#0034: Of Smoke And Stone
Updated: Jun 2, 2020
It's a bright, autumn afternoon as I wander through the Clachan of Glendaruel. The ground is littered with golden leaves, and my fingers and thumbs are stained red from foraging the blackberries which grow wild along the road.
The temperature has started to drop now. There's a chill in the air.
A plume of woodsmoke rises from the chimney of one of the cottages, and curls into the deep, cloudless, cornflower sky. I watch as the breeze catches the smoke and gently leads it west. Twisting over the village. Spicing the air with its scent. I follow it.
Past the phone box.
By the old workshop.
Beyond the school, and the manse.
By the time I reach Kilmodan Church, the trail is barely a wisp. Scattered in a hundred directions over the grazing cattle, the falling leaves and the meandering River Ruel.
But that's okay. Now I'm here, there's plenty more to see.
There's been a church on this site for almost eight hundred years. The current kirk, built in 1783, is a beautifully simple affair, its white rendered walls set perfectly against so much surrounding green and gold.
Inside, the cool air is pierced by a shaft of sunlight cast through the cupola above, revealing architecture inspired by fierce local rivalries.
Less than thirty years before the church was built, Glendaruel saw its final battle, between the Campbells of Glendaruel and the neighbouring Campbells of Ormidale. Although the battle itself was short-lived, the feud ran deep, and there was clearly bad blood lingering when the final plans for the building were agreed.
Above the main body of the kirk sit three wooden galleries, one for each of the local Campbell families. The Glendaruels sat to the north. The Southalls to the east. The Ormidales to the west. So eager were the families to avoid any awkward confrontation in the house of the Lord, that they each had a separate entrance built, leading from the churchyard directly to their own gallery.
The Campbells will speak to God, so the local saying goes, but not to each other.
Back outside, the sun warms the damp earth, glinting off dew drops which linger in the shadow of the crooked, weathered headstones, dressed in garlands of lichen and moss.
I turn to the east. To the village. My eyes retrace the steps I took to get here, until they reach the chimney, still exhaling its stream of smoke. My gaze rises with the white plume, over the hills which shelter the glen. Up past the deciduous woodland of Stronafian. Beyond the native treeline to the coniferous forests on the higher slopes. Between the two, the narrow plateau of the chambered cairn at Lephinkill. And above them all, the clear, endless, autumn sky.
I turn back west, to face the squat, little, whitewashed outbuilding in the corner of the churchyard. The lapidarium.
This is where Kilmodan's most precious treasure can be found.
Stepping inside, it takes a moment for my eyes to adjust. The sun falls through the skylight, puncturing the gloom and landing on a man dressed in armour, flanked by rutting stags.
These are the Kilmodan Carved Stones.
Sculpted by a school of travelling carvers from Loch Awe, this selection of graveslabs and crosses, some up to seven hundred years old, represents some of the finest stone carving in Argyll.
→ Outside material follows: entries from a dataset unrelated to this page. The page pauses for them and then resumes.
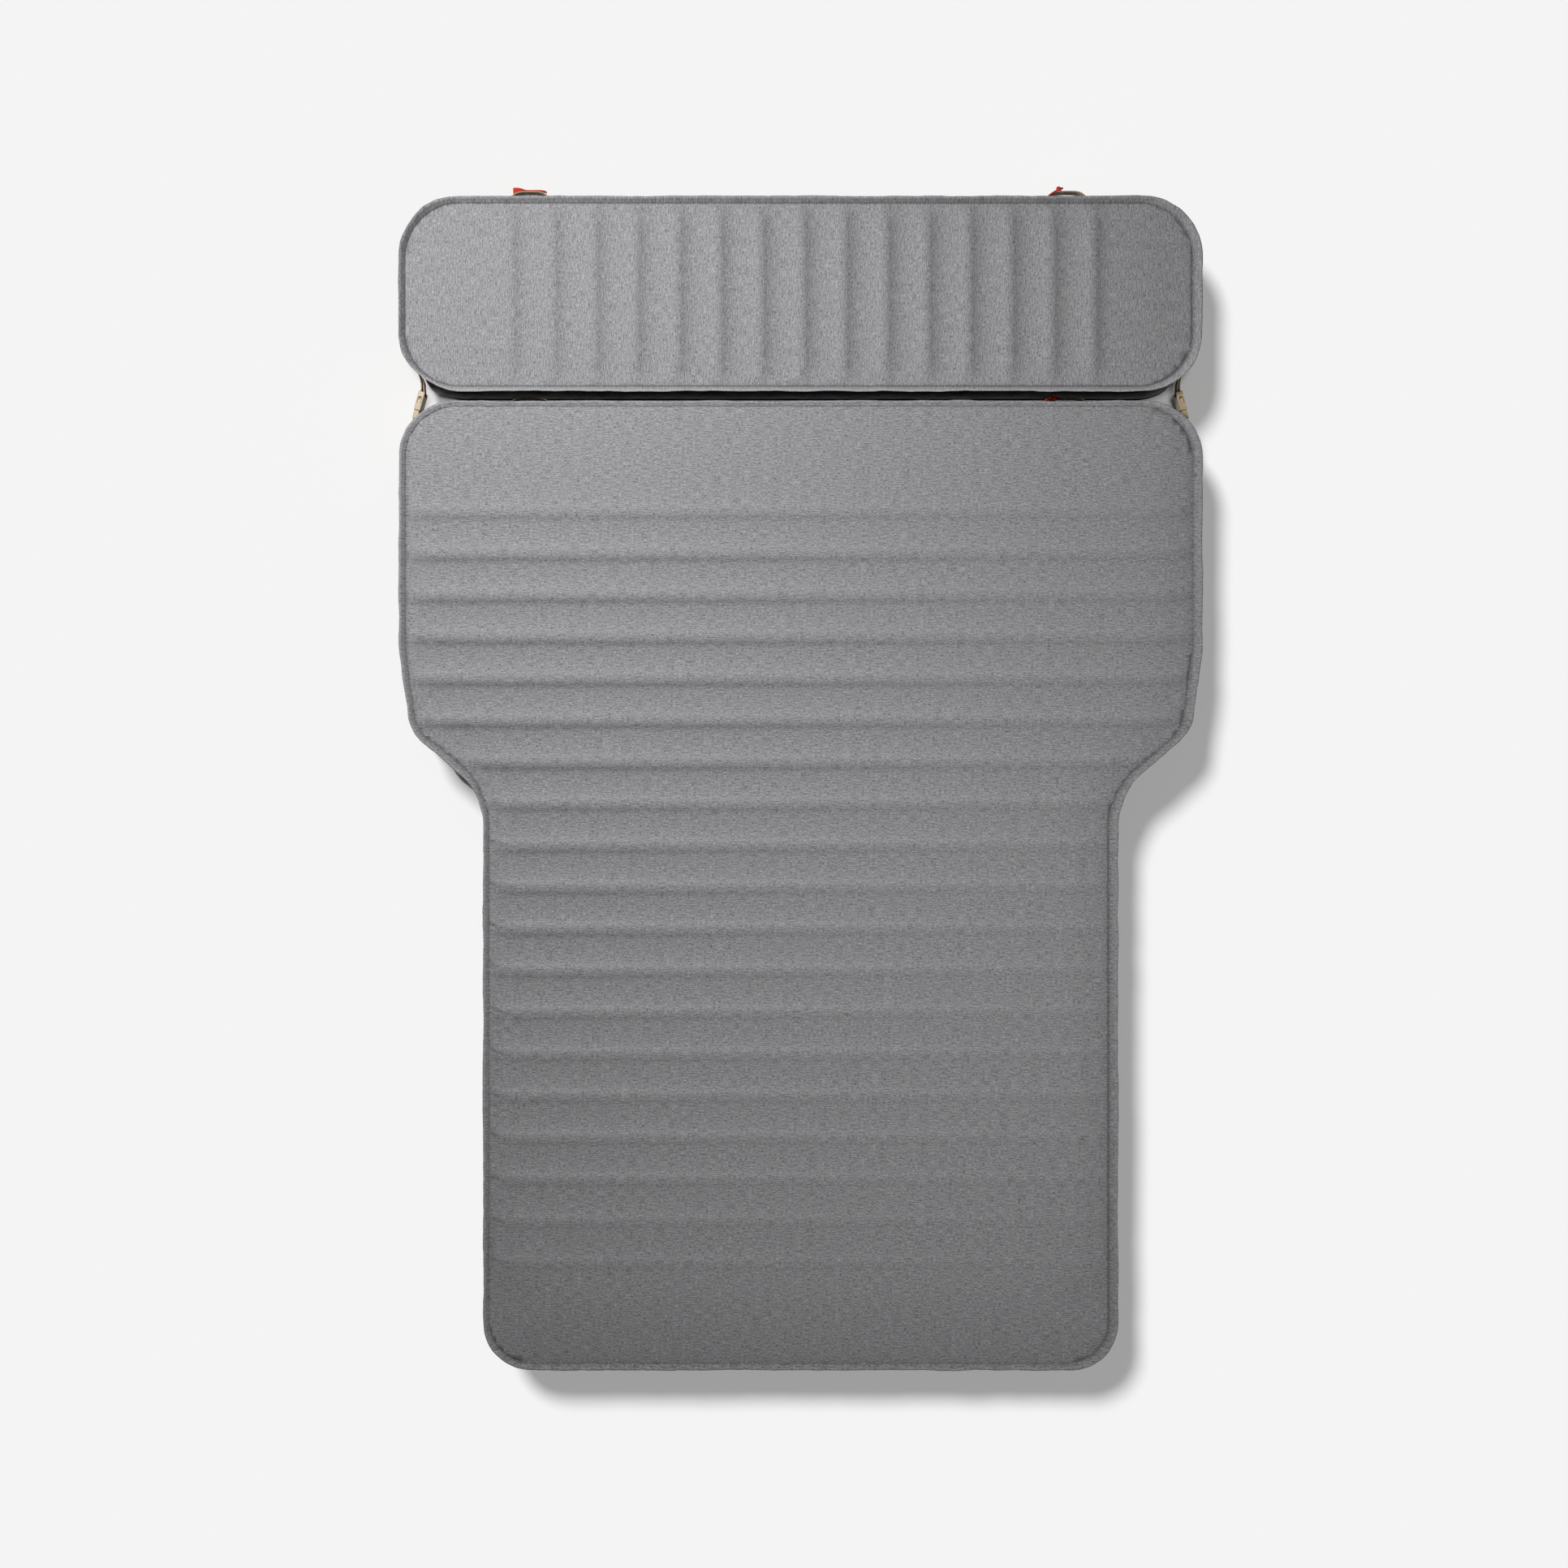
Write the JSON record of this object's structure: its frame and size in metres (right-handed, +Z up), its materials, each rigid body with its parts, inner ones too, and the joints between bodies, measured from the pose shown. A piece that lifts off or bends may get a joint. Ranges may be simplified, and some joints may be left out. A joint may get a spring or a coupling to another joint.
{
  "type": "self-inflating car mattress",
  "caption": "Thick grey T-shaped foam-cored sleeping mat with cross channels, a buckled-on head pad, carry loops, red pulls and twist valves.",
  "frame": {"origin": "middle of the part's bounding box, on the ground that it lies on", "axes": "+X across the bed to the right seen from the foot, +Y from the foot to the head end, +Z up"},
  "size_m": [1.341, 1.9868, 0.1],
  "materials": {
    "grey_knit": "matte",
    "black_coated": "satin",
    "foam": "matte",
    "tan_webbing": "matte",
    "red_cord": "satin",
    "tan_acetal": "satin",
    "black_nylon": "satin",
    "silicone": "matte"
  },
  "bodies": {
    "main_pad": {"main_foam_core": "foam", "main_top_cover": "grey_knit", "main_edge_flange": "grey_knit", "main_side_wall": "black_coated", "main_base_cover": "black_coated", "main_loop_left": "tan_webbing", "main_loop_right": "tan_webbing", "main_pull_cord": "red_cord", "main_pull_knot": "red_cord", "main_strap_left": "tan_webbing", "main_strap_right": "tan_webbing", "main_valve_seat": "black_nylon"},
    "head_pad": {"head_foam_core": "foam", "head_top_cover": "grey_knit", "head_edge_flange": "grey_knit", "head_side_wall": "black_coated", "head_base_cover": "black_coated", "head_loop_left": "tan_webbing", "head_loop_right": "tan_webbing", "head_pull_tab": "red_cord", "head_pull_cord": "red_cord", "head_pull_knot": "red_cord", "head_strap_left": "tan_webbing", "head_strap_right": "tan_webbing", "head_valve_seat": "black_nylon", "left_buckle_socket": "tan_acetal", "left_buckle_plug": "tan_acetal", "right_buckle_socket": "tan_acetal", "right_buckle_plug": "tan_acetal"},
    "left_upper_arm": {"left_buckle_arm_upper": "tan_acetal"},
    "left_lower_arm": {"left_buckle_arm_lower": "tan_acetal"},
    "right_upper_arm": {"right_buckle_arm_upper": "tan_acetal"},
    "right_lower_arm": {"right_buckle_arm_lower": "tan_acetal"},
    "main_collar": {"main_valve_collar": "black_nylon", "main_valve_flap": "silicone"},
    "main_cap": {"main_valve_cap": "black_nylon"},
    "head_collar": {"head_valve_collar": "black_nylon", "head_valve_flap": "silicone"},
    "head_cap": {"head_valve_cap": "black_nylon"}
  },
  "joints": [
    {"name": "head_tilt", "type": "hinge", "parent": "main_pad", "child": "head_pad", "pos_m": [0, 0.58011, 0.0525], "axis": [1, 0, 0], "range_deg": [0, 12], "deforming": ["main_strap_left", "main_strap_right"]},
    {"name": "left_arm_upper_squeeze", "type": "hinge", "parent": "head_pad", "child": "left_upper_arm", "pos_m": [-0.64465, 0.61841, 0.062], "axis": [-0.9659, 0.2588, 0], "range_deg": [0, 9], "stiffness_Nm_per_rad": 0.4},
    {"name": "left_arm_lower_squeeze", "type": "hinge", "parent": "head_pad", "child": "left_lower_arm", "pos_m": [-0.64465, 0.61841, 0.043], "axis": [0.9659, -0.2588, 0], "range_deg": [0, 9], "stiffness_Nm_per_rad": 0.4},
    {"name": "right_arm_upper_squeeze", "type": "hinge", "parent": "head_pad", "child": "right_upper_arm", "pos_m": [0.64465, 0.61841, 0.062], "axis": [-0.9659, -0.2588, 0], "range_deg": [0, 9], "stiffness_Nm_per_rad": 0.4},
    {"name": "right_arm_lower_squeeze", "type": "hinge", "parent": "head_pad", "child": "right_lower_arm", "pos_m": [0.64465, 0.61841, 0.043], "axis": [0.9659, 0.2588, 0], "range_deg": [0, 9], "stiffness_Nm_per_rad": 0.4},
    {"name": "main_valve_turn", "type": "hinge", "parent": "main_pad", "child": "main_collar", "pos_m": [0.25, -0.98155, 0.045], "axis": [0, -1, 0], "range_deg": [0, 90]},
    {"name": "main_cap_flip", "type": "hinge", "parent": "main_collar", "child": "main_cap", "pos_m": [0.25, -0.99065, 0.064], "axis": [-1, 0, 0], "range_deg": [0, 120]},
    {"name": "head_valve_turn", "type": "hinge", "parent": "head_pad", "child": "head_collar", "pos_m": [0.25, 0.96205, 0.045], "axis": [0, 1, 0], "range_deg": [0, 90]},
    {"name": "head_cap_flip", "type": "hinge", "parent": "head_collar", "child": "head_cap", "pos_m": [0.25, 0.97115, 0.064], "axis": [1, 0, 0], "range_deg": [0, 120]}
  ]
}
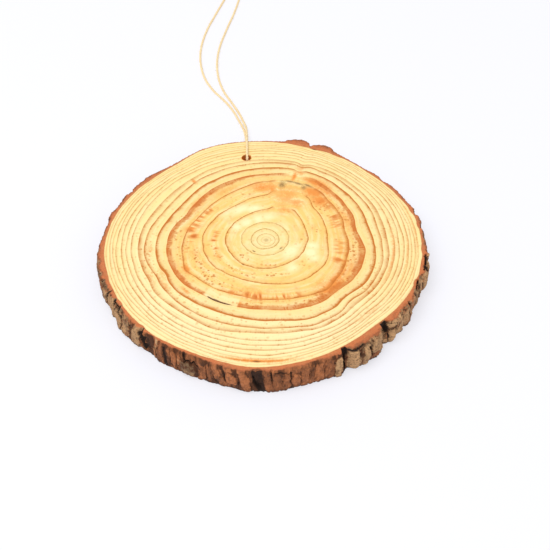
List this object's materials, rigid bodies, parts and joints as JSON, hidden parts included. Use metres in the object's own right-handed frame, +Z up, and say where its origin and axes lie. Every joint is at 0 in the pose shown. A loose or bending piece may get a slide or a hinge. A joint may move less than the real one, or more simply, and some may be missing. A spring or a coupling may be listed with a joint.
{
  "type": "wood log slice",
  "caption": "Round slice of a log lying flat, with bark round its rim and a small drilled hole that carries a loop of thin twine.",
  "frame": {"origin": "on the surface the slice lies on, under the middle of the slice, without its twine", "axes": "+Z up, across the slice's thickness; +Y from the middle of the slice towards the drilled hole and the twine; +X to the right"},
  "size_m": [0.0995, 0.2382, 0.0102],
  "materials": {
    "wood": "sawn across the grain and lightly sanded, dry, matt",
    "bark": "rough flaky bark",
    "twine": "two-ply jute, hairy and matt"
  },
  "bodies": {
    "root": {"wood": "wood", "bark": "bark", "twine_over": "twine", "twine_under": "twine", "twine_knot": "twine"}
  },
  "joints": []
}
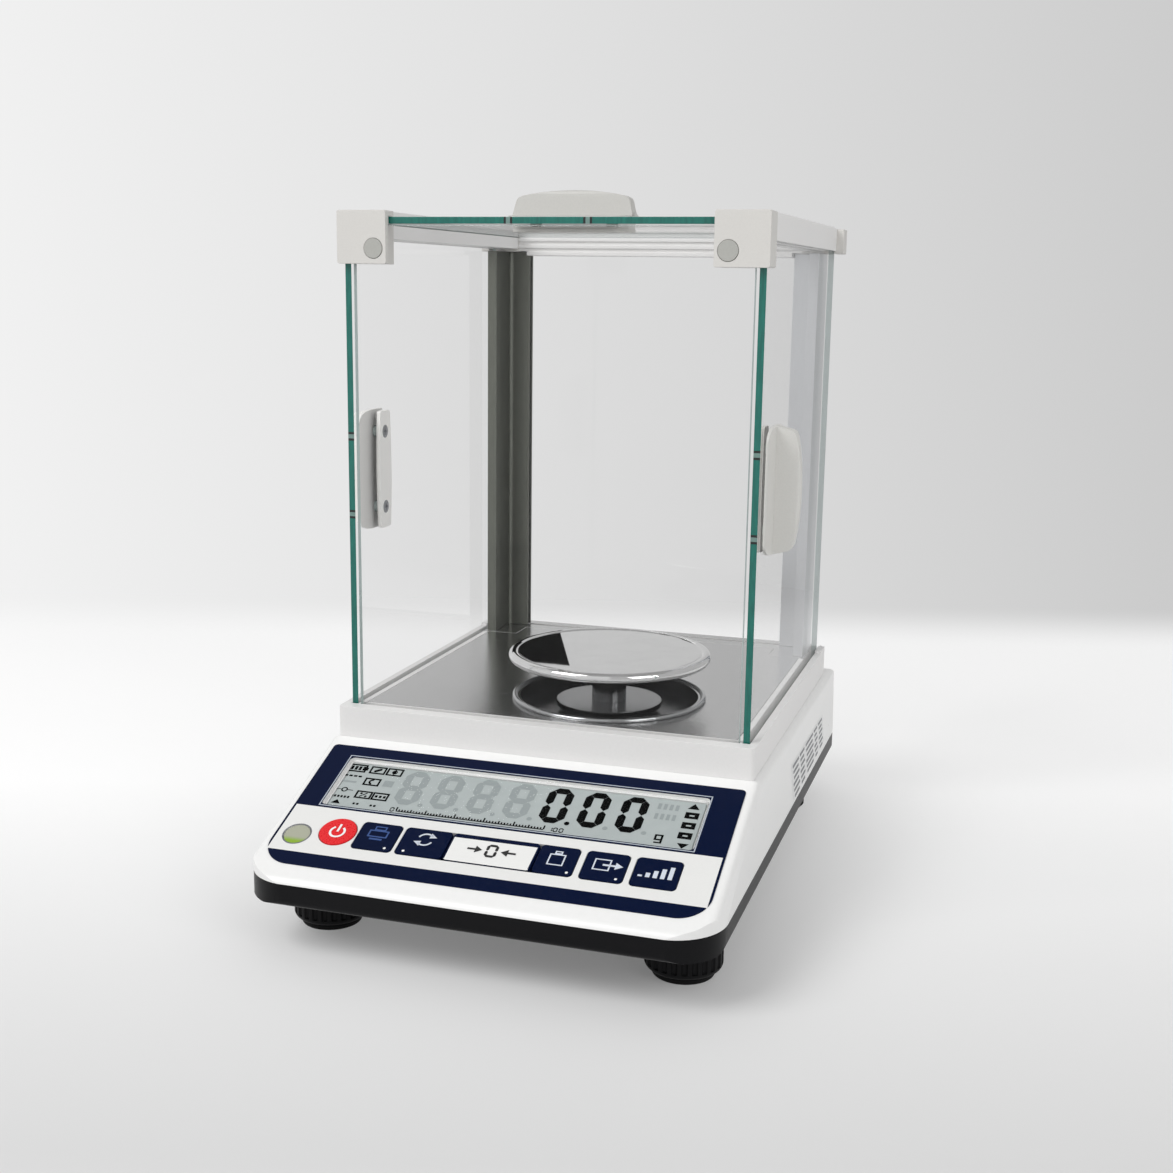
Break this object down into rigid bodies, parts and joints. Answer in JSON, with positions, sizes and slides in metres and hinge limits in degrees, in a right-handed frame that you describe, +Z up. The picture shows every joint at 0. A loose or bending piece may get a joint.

Interlaced ribbons twist and dance across ancient stone, echoing the smoke curling across the sky outside. Geometric and floral motifs are interspersed with images of figures, beasts and tools, to memorialise the dearly departed. A priest rubs shoulders with a unicorn. A stag with a set of blacksmiths tongs.
As I run my finger over the unbroken loop of a Celtic knot, I think about the people who created these images so many centuries ago. Were they proud of their work? Did they have any notion of its permanence? That, many hundreds of years later, their distant descendants might visit to admire their craftsmanship?
I think about the passage of time. Of the history that has unraveled around these stones as they stood sentry over their graves. The stories that have been told on their watch. And those which are yet to be written.
It throws a lot into perspective.
In turbulent times, when monumental changes seem to happen on an almost daily basis, it's comforting to be the company of something permanent. Enduring. Changeless.
Unlike the smoke trails above me, these stones will be here for a long time to come.